Principal Investigator
Youping Chen

Professor
Dr. Youping Chen is a Professor in the Department of Mechanical and Aerospace Engineering at the University of Florida. Dr. Chen received her Ph.D from the Georgia Washington University in 2003 and jointed University of Florida in 2006. She was a recipient of DARPA Young Faculty Award in 2010 for “Predicting materials properties from their microstructural architecture”, DOE Early Career Award in 2011 for “Prediction of thermal transport properties of materials with microstructural complexity”, and 11 National Science Foundation Awards for multiscale studies of mechanics of advanced materials, phonon thermal transport, semiconductor manufacturing, etc. Six of her former Ph.D students are now university professors and two are US national laboratory scientists. For her “excellence, innovation, and effectiveness in doctoral student advising and mentoring”, Dr. Chen was selected as a Herbert Wertheim College of Engineering Doctoral Dissertation Advisor/Mentoring Awardee in 2022.
Post-Doctoral Associates
Yang Li

Postdoctoral Associate
Yang’s doctoral research was focused on the PbTe/PbSe interfaces. His CAC simulations of phonon thermal transport identified local vibrational modes of misfit dislocation networks and demonstrated phonon-dislocation resonance, as well as the collective behavior of phonons, interfaces, and dislocation networks.
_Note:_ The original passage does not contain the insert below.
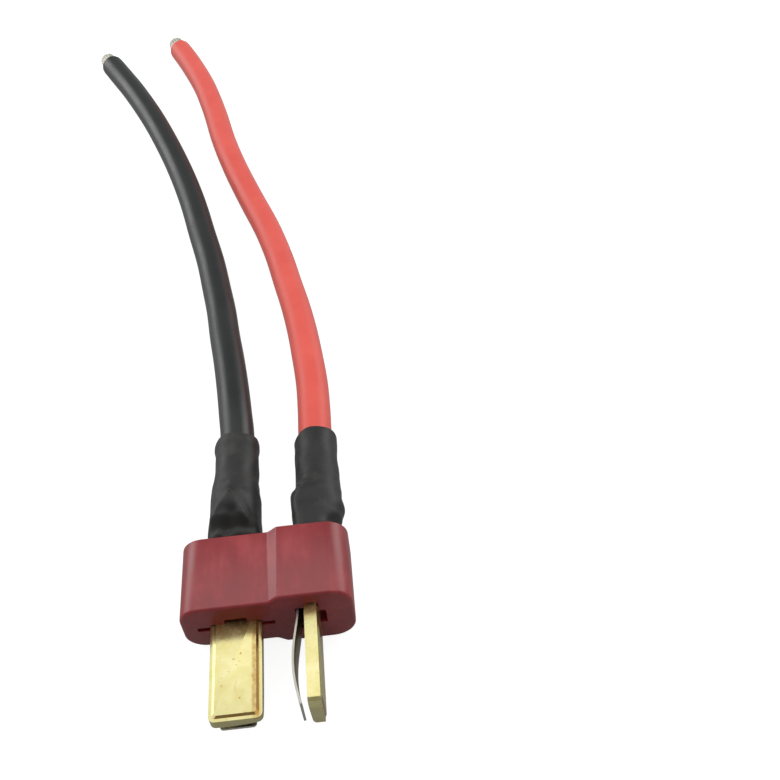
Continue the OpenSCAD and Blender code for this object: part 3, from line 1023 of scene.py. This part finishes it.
def seen_directly(tree, mirrored=1.0):
    """1 for what the camera sees, and a share of it for mirrors and glass."""
    rays = node(tree, "ShaderNodeLightPath")
    both = node(tree, "ShaderNodeMath", {"operation": "MAXIMUM"},
                i0=rays.outputs["Is Glossy Ray"],
                i1=rays.outputs["Is Transmission Ray"])
    share = node(tree, "ShaderNodeMath", {"operation": "MULTIPLY"},
                 i0=both.outputs[0], i1=mirrored)
    seen = node(tree, "ShaderNodeMath", {"operation": "MAXIMUM"},
                i0=rays.outputs["Is Camera Ray"], i1=share.outputs[0])
    return seen.outputs[0]


def studio_floor():
    """Pale card that glows white to the camera and still takes a shadow near
    the plug, and is plain white further off."""
    material, tree, shader, place = new_material("studio_card", Roughness=0.9)
    shader.inputs["Base Color"].default_value = linear("#9c9c9c")
    shader.inputs["Emission Color"].default_value = grey(1.0)
    away = node(tree, "ShaderNodeVectorMath", {"operation": "LENGTH"}, i0=place)
    level = node(tree, "ShaderNodeMapRange", Value=away.outputs["Value"],
                 From_Min=0.2, From_Max=0.4, To_Min=FLOOR_GLOW, To_Max=1.0)
    glow = node(tree, "ShaderNodeMath", {"operation": "MULTIPLY"},
                i0=seen_directly(tree, mirrored=0.16),
                i1=level.outputs["Result"])
    tree.links.new(glow.outputs[0], shader.inputs["Emission Strength"])
    return material


bpy.ops.object.select_all(action="DESELECT")
bpy.ops.mesh.primitive_plane_add(size=2.0, location=(0, 0.05, FLOOR_Z))
floor = bpy.context.active_object
floor.name = "floor"
paint(floor, studio_floor())


def lamp(name, place, size, power, aim=(0, 0.03, 0)):
    """A soft box, its width and height given, that faces the plug."""
    data = bpy.data.lights.new(name, "AREA")
    data.shape, data.energy = "RECTANGLE", power
    data.size, data.size_y = size
    made = bpy.data.objects.new(name, data)
    bpy.context.scene.collection.objects.link(made)
    made.location = place
    made.rotation_euler = (Vector(aim) - Vector(place)).to_track_quat(
        "-Z", "Y").to_euler()
    return made


lamp("overhead", (0, 0.19, 0.60), (1.1, 0.65), 2.75, aim=(0, 0.189, 0))
lamp("left_card", (-0.50, 0.36, 0.20), (0.5, 0.35), 1.4)
lamp("right_card", (0.50, 0.36, 0.20), (0.5, 0.35), 1.3)

world = bpy.data.worlds.new("studio")
bpy.context.scene.world = world
world.use_nodes = True
sky = world.node_tree.nodes["Background"]
sky.inputs["Color"].default_value = grey(1.0)
strength = node(world.node_tree, "ShaderNodeMapRange",
                Value=seen_directly(world.node_tree, mirrored=0.1),
                To_Min=0.29, To_Max=1.0)
world.node_tree.links.new(strength.outputs["Result"], sky.inputs["Strength"])
bpy.context.scene.view_settings.view_transform = "Standard"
Yang also simulated the kinetic processes of PbTe/PbSe heteroepitaxy and captured the growth modes, the critical thickness for dislocation nucleation, as well as the mechanisms for dislocation nucleation, interaction, and annihilations.

Current PhD Students
Boyang Gu

Ph.D Student
Boyang has developed a prism element to enable the CAC method to capture the nucleation, propagation and interactions of dislocations and cracks . His simulations have reproduced the central crack formation in Si micro-pillars under compression, a mesoscale phenomenon widely observed in experiments. His simulations have also identified, for the first time, the mechanism underlying the size-dependent brittle-to -ductile transition: crack formation as a result of dislocation intersections.

Jiaqi Sun

Ph.D Student
Jiaqi has been working on finite-temperature CAC, quantum effect on Peierls stress, and collective behavior of dislocations, interfaces, and phonons. His work on GaN/AlN interfaces has been featured on the front cover of the Journal of Applied Physics.

Nicholas A Taormina

Ph.D student
Nick joined our group on 01/2023 as an undergraduate researcher and started his Ph.D on 08/2023. Nick’s Ph.D research aims to address the universal challenge for microelectronics and power electronics: self-heating.
Nick is a recipient of the Herbert Wertheim College of Engineering Dean’s Research Award, the Kirkland Fellowship, and the US National Defense Science and Engineering Graduate (NDSEG) Fellowship.
Emir Bilgili

Ph.D student
Emir joined our group on 01/2023 as an undergraduate researcher and as a Ph.D student on 01/2024. Emir is a recipient of the Herbert Wertheim College of Engineering Dean’s Research Award.
Emir’s dissertation research aims to predict and optimize heteroepitaxial growth of 2D transistors.
John Andrew Faiella

Ph.D student
Jake joined our group on 01/2023 as an undergraduate researcher and as a PhD student on 08/2025.
Jake’s PhD research focuses on defect formation in heteroepitaxy, future manufacturing, and future semiconductors.